## RAW DATA:
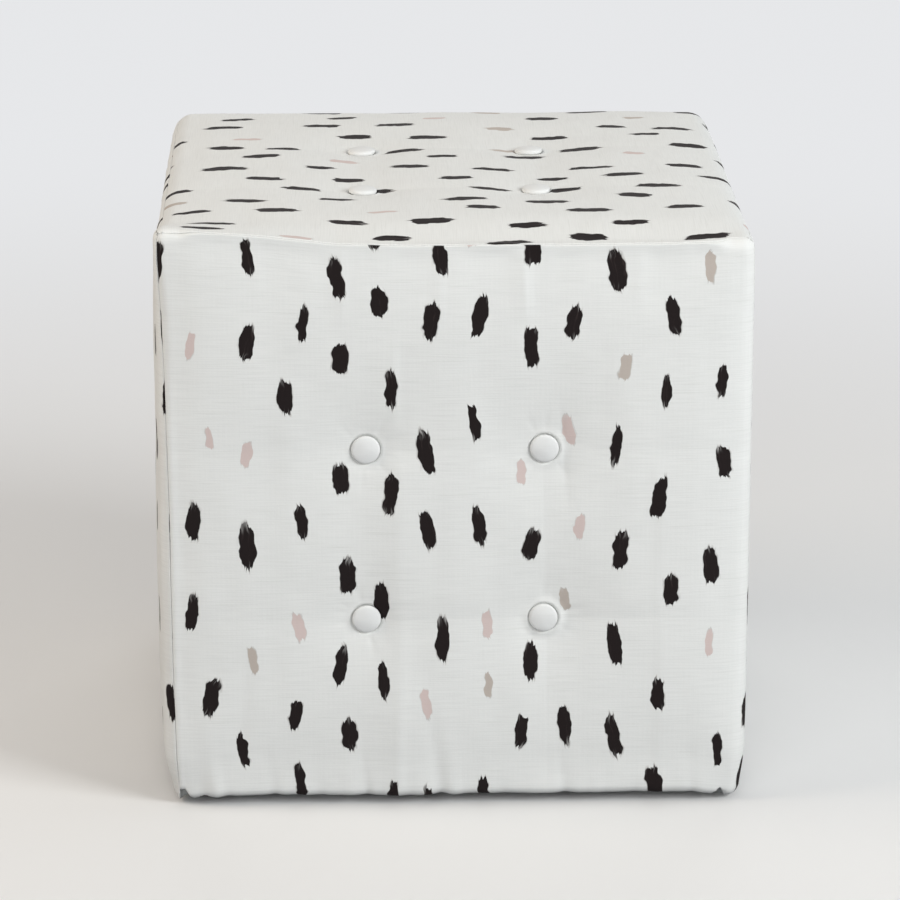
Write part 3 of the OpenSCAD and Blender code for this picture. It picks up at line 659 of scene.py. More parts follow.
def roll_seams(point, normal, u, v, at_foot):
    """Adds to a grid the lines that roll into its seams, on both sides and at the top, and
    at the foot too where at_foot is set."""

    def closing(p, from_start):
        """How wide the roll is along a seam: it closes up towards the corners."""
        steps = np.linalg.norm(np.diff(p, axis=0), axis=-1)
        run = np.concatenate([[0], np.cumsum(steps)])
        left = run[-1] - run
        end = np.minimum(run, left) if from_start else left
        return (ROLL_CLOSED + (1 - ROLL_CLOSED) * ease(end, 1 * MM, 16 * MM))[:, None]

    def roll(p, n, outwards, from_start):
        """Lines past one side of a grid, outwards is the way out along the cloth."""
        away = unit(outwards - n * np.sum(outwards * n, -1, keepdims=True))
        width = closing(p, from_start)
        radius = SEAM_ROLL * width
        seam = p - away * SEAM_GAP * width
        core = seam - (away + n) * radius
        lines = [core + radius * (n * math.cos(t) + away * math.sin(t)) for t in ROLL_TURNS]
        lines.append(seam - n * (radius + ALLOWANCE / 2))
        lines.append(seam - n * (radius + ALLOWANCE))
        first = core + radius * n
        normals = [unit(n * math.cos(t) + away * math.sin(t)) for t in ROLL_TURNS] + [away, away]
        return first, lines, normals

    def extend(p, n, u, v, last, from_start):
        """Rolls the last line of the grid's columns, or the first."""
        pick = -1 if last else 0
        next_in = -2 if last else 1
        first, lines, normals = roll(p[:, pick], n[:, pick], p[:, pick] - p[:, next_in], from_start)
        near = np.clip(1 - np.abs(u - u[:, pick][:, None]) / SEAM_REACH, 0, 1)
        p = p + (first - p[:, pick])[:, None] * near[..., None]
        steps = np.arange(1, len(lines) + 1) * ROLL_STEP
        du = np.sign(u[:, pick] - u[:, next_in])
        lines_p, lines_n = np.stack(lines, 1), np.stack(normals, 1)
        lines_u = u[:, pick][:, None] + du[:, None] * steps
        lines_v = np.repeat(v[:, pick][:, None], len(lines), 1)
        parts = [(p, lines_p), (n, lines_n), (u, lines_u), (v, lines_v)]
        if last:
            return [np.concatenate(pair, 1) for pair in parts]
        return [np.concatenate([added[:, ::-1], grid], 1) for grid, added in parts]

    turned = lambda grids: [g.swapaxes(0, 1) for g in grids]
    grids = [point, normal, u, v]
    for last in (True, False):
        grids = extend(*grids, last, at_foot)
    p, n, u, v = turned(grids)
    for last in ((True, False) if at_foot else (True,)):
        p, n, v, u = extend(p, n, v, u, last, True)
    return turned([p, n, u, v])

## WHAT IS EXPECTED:
Repeat the listing in full, keeping every line exactly as it is.

## EXERCISE RESPONSE:
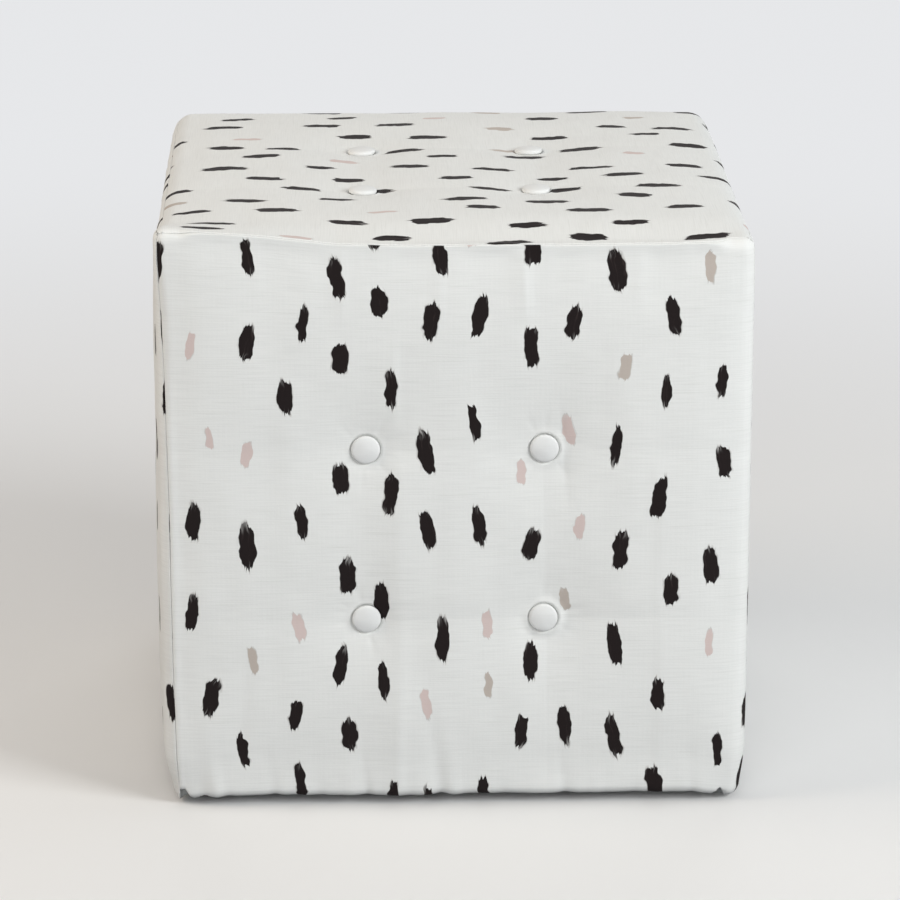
Write part 3 of the OpenSCAD and Blender code for this picture. It picks up at line 659 of scene.py. More parts follow.
def roll_seams(point, normal, u, v, at_foot):
    """Adds to a grid the lines that roll into its seams, on both sides and at the top, and
    at the foot too where at_foot is set."""

    def closing(p, from_start):
        """How wide the roll is along a seam: it closes up towards the corners."""
        steps = np.linalg.norm(np.diff(p, axis=0), axis=-1)
        run = np.concatenate([[0], np.cumsum(steps)])
        left = run[-1] - run
        end = np.minimum(run, left) if from_start else left
        return (ROLL_CLOSED + (1 - ROLL_CLOSED) * ease(end, 1 * MM, 16 * MM))[:, None]

    def roll(p, n, outwards, from_start):
        """Lines past one side of a grid, outwards is the way out along the cloth."""
        away = unit(outwards - n * np.sum(outwards * n, -1, keepdims=True))
        width = closing(p, from_start)
        radius = SEAM_ROLL * width
        seam = p - away * SEAM_GAP * width
        core = seam - (away + n) * radius
        lines = [core + radius * (n * math.cos(t) + away * math.sin(t)) for t in ROLL_TURNS]
        lines.append(seam - n * (radius + ALLOWANCE / 2))
        lines.append(seam - n * (radius + ALLOWANCE))
        first = core + radius * n
        normals = [unit(n * math.cos(t) + away * math.sin(t)) for t in ROLL_TURNS] + [away, away]
        return first, lines, normals

    def extend(p, n, u, v, last, from_start):
        """Rolls the last line of the grid's columns, or the first."""
        pick = -1 if last else 0
        next_in = -2 if last else 1
        first, lines, normals = roll(p[:, pick], n[:, pick], p[:, pick] - p[:, next_in], from_start)
        near = np.clip(1 - np.abs(u - u[:, pick][:, None]) / SEAM_REACH, 0, 1)
        p = p + (first - p[:, pick])[:, None] * near[..., None]
        steps = np.arange(1, len(lines) + 1) * ROLL_STEP
        du = np.sign(u[:, pick] - u[:, next_in])
        lines_p, lines_n = np.stack(lines, 1), np.stack(normals, 1)
        lines_u = u[:, pick][:, None] + du[:, None] * steps
        lines_v = np.repeat(v[:, pick][:, None], len(lines), 1)
        parts = [(p, lines_p), (n, lines_n), (u, lines_u), (v, lines_v)]
        if last:
            return [np.concatenate(pair, 1) for pair in parts]
        return [np.concatenate([added[:, ::-1], grid], 1) for grid, added in parts]

    turned = lambda grids: [g.swapaxes(0, 1) for g in grids]
    grids = [point, normal, u, v]
    for last in (True, False):
        grids = extend(*grids, last, at_foot)
    p, n, u, v = turned(grids)
    for last in ((True, False) if at_foot else (True,)):
        p, n, v, u = extend(p, n, v, u, last, True)
    return turned([p, n, u, v])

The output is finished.